Characterizing the diurnal patterns of errors in the prediction of evapotranspiration by several land‐surface models: An NACP analysis

Abstract

Land-surface models use different formulations of stomatal conductance and plant hydraulics, and it is unclear which type of model best matches the observed surface-atmosphere water flux. We use the North American Carbon Program data set of latent heat flux (LE) measurements from 25 sites and predictions from 9 models to evaluate models' ability to resolve subdaily dynamics of transpiration. Despite overall good forecast at the seasonal scale, the models have difficulty resolving the dynamics of intradaily hysteresis. The majority of models tend to underestimate LE in the prenoon hours and overestimate in the evening. We hypothesize that this is a result of unresolved afternoon stomatal closure due to hydrodynamic stresses.

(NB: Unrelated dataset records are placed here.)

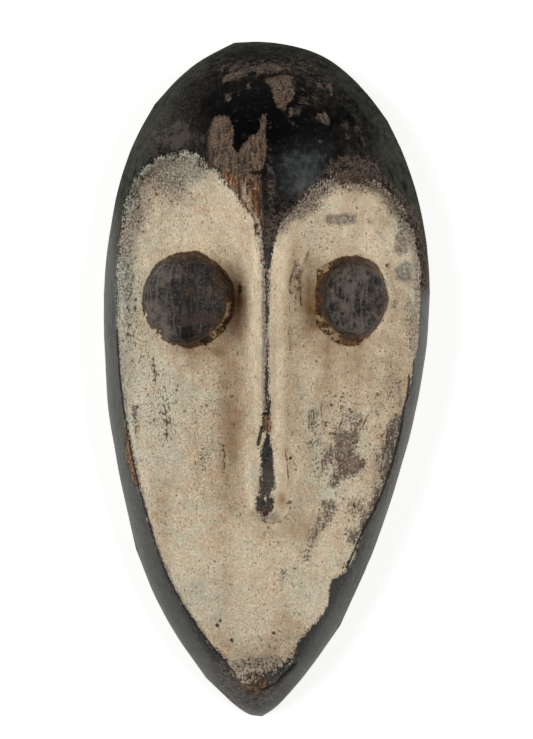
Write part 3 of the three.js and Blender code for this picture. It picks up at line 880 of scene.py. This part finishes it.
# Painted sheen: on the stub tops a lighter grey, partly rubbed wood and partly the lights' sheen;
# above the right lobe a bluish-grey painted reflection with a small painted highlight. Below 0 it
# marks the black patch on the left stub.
keep_map("sheen", spots(
    (1, -32, 20, 6, 11), (0.7, -29, 32, 6, 3.4), (0.7, 25, 24, 9, 11), (0.7, -30, 14, 5, 3),
    (0.6, 28, 31, 8, 3), (0.6, 28, 15, 8, 3), (0.75, 10, 62, 8, 9), (1, 10, 57.4, 1.5, 1.5),
    (-0.5, -23, 21, 5, 9), (-1.4, -23.6, 13.4, 2.2, 2.2),
), low=-1)
knot = 1 - spots((0.7, -9.5, 19.2, 1, 1))
from_resin = to_line(view, rounded(RESIN), signed=True) * knot
keep_map("resin", from_resin, -3, 3)
keep_map("near resin", ramp(np.abs(from_resin), 1.5, 0.7))

# %% [markdown]
# ## Stains, painted shade, smudges, pale chalk and pores
# Warm stains lie where hands and damp gather, beside the nose. The same map carries painted shade:
# brown beside the inner sides of the eye stubs, above the right one and under the left one, where
# the stubs shade the face. Grey smudges are worn so thin that the ground shows through: a bar over
# the right eye, the outer side of the right lobe, the tops of both lobes and the rim of the paint.
# Here and there the white is paler and greener. Pores make dark specks, thickest on the left cheek.

# %% Maps of stains, smudges, chalk and pores
SMUDGES = [
    [17.9, 48.8, 23.3, 48.9, 27, 48.4, 27, 45.9, 22, 45.6, 17.5, 46.2],
    [29.1, 47.3, 32, 46.9, 32, 45.3, 30, 45.7],
    [32.6, 44, 34.7, 43.8, 34.3, 42.4, 32.4, 42.8],
    [38.2, 42.6, 39.8, 45.2, 42.7, 42, 42.9, 37.5, 40.1, 36.4, 37.9, 37.5],
    [38.2, 33, 40.1, 35.5, 43.4, 34.9, 43.4, 29.1, 40.8, 27.8, 38.2, 29.8],
    [38.4, -1.6, 39.6, -1.8, 40.6, -9, 38.9, -8.6],
]
SMUDGE_STRENGTHS = [1.4, 1.1, 1.2, 1.1, 1.0, 1.0]

# Partly painted shade: the spots right of the left stub, under it, left of the right stub and above
# it are the brown shade the stubs cast; the rest are stains.
stain_and_shade = 0.06 + spots(
    (0.45, -10, -16, 4, 17), (0.8, -8.4, 23, 3, 12), (0.6, -20, 8.4, 6, 1.8),
    (0.9, 13.5, 22, 2.6, 10), (0.1, 19, 9, 9, 5), (0.2, -6, -10, 2.5, 12), (0.2, 6.2, -8, 2, 12),
    (0.12, 30, 26, 12, 22), (0.2, -17, 6, 9, 5), (0.15, 9.5, -12, 2.6, 10), (0.3, -30, -36, 5, 9),
    (0.2, 4, -44, 10, 4), (0.25, 24, 6, 12, 12), (0.35, 8, 33, 3, 12), (0.55, 4.3, -35.6, 1.4, 2.6),
    (0.3, 40, -2, 4, 12), (0.3, 33, -28, 5, 8), (0.35, 12, -46, 5, 5), (0.3, 8, -76, 5, 7),
    (0.2, -33, 58, 6, 5), (0.9, -2.9, -38.4, 1.2, 1), (0.4, 0, -82, 14, 5), (0.2, -7, -5, 3, 14),
    (0.12, 30, 2, 12, 16), (0.3, 15, 35, 3, 2.4),
)
stain_and_shade += 0.25 * lumps(points * GRAIN, 6.0, 51) + 0.14 * lumps(points, 2.5, 55)
keep_map("stain_and_shade", stain_and_shade)

left_side, right_top = ramp(-view[:, 0], 14, 22), ramp(view[:, 1] + view[:, 0], 44, 54)
smudge = 0.9 * left_side * ramp(inside, 1.6, 0.2) + 0.95 * right_top * ramp(inside, 4.5, 0.5)
smudge += spots(
    (1.2, -28, 63, 14, 5), (0.9, -40, 48, 4, 12), (0.7, -42, 34, 3, 16), (0.4, -28, 54, 12, 6),
    (0.4, 23, -20, 9, 12), (0.3, 14, -44, 6, 10), (0.5, 24, 59, 14, 3), (0.5, 39, 48, 5, 5),
    (0.6, -41, 8, 2.6, 20), (0.6, -3.6, -28, 1.2, 9), (0.5, -20, -62, 6, 5),
    (0.15, -31, -10, 6, 14), (0.8, -2, -85, 12, 4), (0.4, 7, 12, 2, 9), (0.4, 36, -28, 4, 16),
    (0.5, 3.6, 41, 1.2, 6), (0.5, 9, 49.5, 5, 2.4),
)
smudge = (smudge - 0.5 * lobe_rim) * ramp(inside, -1.6, -0.6)
for strength, outline in zip(SMUDGE_STRENGTHS, SMUDGES):
    smudge = np.maximum(smudge, strength * ramp(within(ragged_view, outline), -1.3, 1.5))
for outline in RESIDUE:
    smudge = np.maximum(smudge, ramp(within(ragged_view, outline), -0.4, 0.3))
keep_map("smudge", smudge)

chalk = 0.1 + spots(
    (0.8, -31, -12, 9, 22), (0.5, -28, 58, 14, 9), (0.4, -40, -8, 3, 14), (0.5, 14, -66, 9, 9),
    (0.4, -20, -62, 8, 9), (0.6, -3.9, -27, 1.6, 12), (0.7, 4, -20, 1.6, 15), (0.8, 41, 32, 3, 4),
    (0.6, 24, -31, 6, 4), (0.5, -10, -70, 12, 12), (0.7, -41, 22, 4, 20), (0.6, -34, 40, 5, 6),
    (0.8, 18, -34, 2.5, 1.5), (0.5, 12, 42, 5, 6), (0.5, 14, -12, 6, 6), (0.5, 34, 43, 2, 2),
)
keep_map("chalk", chalk + lobe_rim + 0.25 * lumps(points, 8.0, 52))

# Brighter cream: thick paint in places, and a painted highlight on both flanks of the nose and
# beside the upper left of the left stub.
thick_paint_and_highlight = spots(
    (0.8, 25, 40, 13, 9), (0.8, 26, 52, 5, 3.5), (0.4, 6, -27, 2, 12), (0.5, 14, 4, 9, 7),
    (0.5, -12, 2, 4, 8), (0.9, -3.2, 28, 1.6, 26), (0.8, 3.6, 28, 1.8, 24), (0.9, 8, 34, 4, 14),
    (0.6, 40, 18, 4, 9), (0.8, -34.5, 34, 3, 3), (0.3, 25, 2, 12, 10), (0.8, 9.5, -24, 2.2, 9),
    (0.5, 30, 12, 6, 4), (0.5, 4.5, -14, 1.6, 16), (0.4, 28, 10, 10, 9), (0.3, 0, -52, 22, 14),
    (0.5, -14, 43, 10, 8), (0.4, 25, -8, 12, 7),
)
# Painted highlight along the raised foot of the nose.
for line in NOSE_FOOT:
    thick_paint_and_highlight += 1.2 * beside(line, 0.7)
keep_map("thick_paint_and_highlight", thick_paint_and_highlight + 0.15 * lumps(points, 4.0, 57))

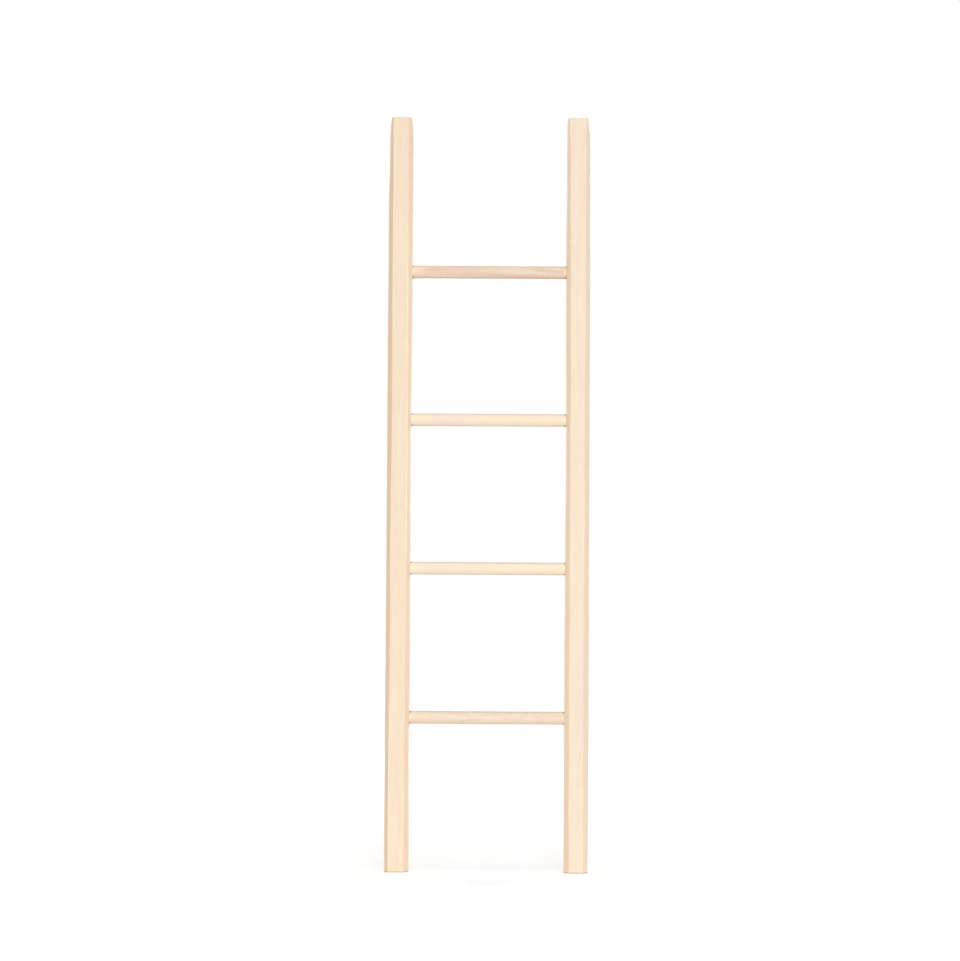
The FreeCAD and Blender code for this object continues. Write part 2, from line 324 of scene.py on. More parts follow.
        # Good and poor years: the rings are not all as wide as one another.
        years = add_node(
            tree, "TexNoise", {"W": radius, "Scale": 0.06, "Detail": 1.0}, noise_dimensions="1D"
        ).outputs["Fac"]
        count = add_node(
            tree, "Math", {0: radius, 1: 1 / self.ring_width, 2: years}, operation="MULTIPLY_ADD"
        ).outputs[0]
        part = add_node(tree, "Math", {0: count}, operation="FRACT").outputs[0]
        early_end, late_end = 0.15, 0.88
        darkening = add_node(
            tree, "MapRange", {"Value": part, "From Min": early_end, "From Max": late_end},
            interpolation_type="SMOOTHSTEP",
        ).outputs["Result"]
        ending = add_node(
            tree,
            "MapRange",
            {"Value": part, "From Min": late_end, "From Max": 1.0, "To Min": 1.0, "To Max": 0.0},
            interpolation_type="SMOOTHSTEP",
        ).outputs["Result"]
        ring = add_node(tree, "Math", {0: darkening, 1: ending}, operation="MULTIPLY").outputs[0]
        # The late band of the faintest year has under half the contrast of the strongest.
        faintest = 0.45 * self.ring_contrast
        year = add_node(tree, "Math", {0: count}, operation="FLOOR").outputs[0]
        chance = add_node(
            tree, "TexWhiteNoise", {"W": year}, noise_dimensions="1D"
        ).outputs["Value"]
        weight = add_node(
            tree, "MapRange", {"Value": chance, "To Min": faintest, "To Max": self.ring_contrast}
        ).outputs["Result"]
        share = add_node(tree, "Math", {0: ring, 1: weight}, operation="MULTIPLY").outputs[0]
        return ring, share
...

Although no model or stomata parameterization was consistently best or worst in terms of ability to predict LE, errors in model-simulated LE were consistently largest and most variable when soil moisture was moderate and vapor pressure deficit was moderate to limiting. Nearly all models demonstrate a tendency to underestimate the degree of maximum hysteresis which, across all sites studied, is most pronounced during moisture-limited conditions. These diurnal error patterns are consistent with models' diminished ability to accurately simulate the natural hysteresis of transpiration. We propose that the lack of representation of plant hydrodynamics is, in part, responsible for these error patterns.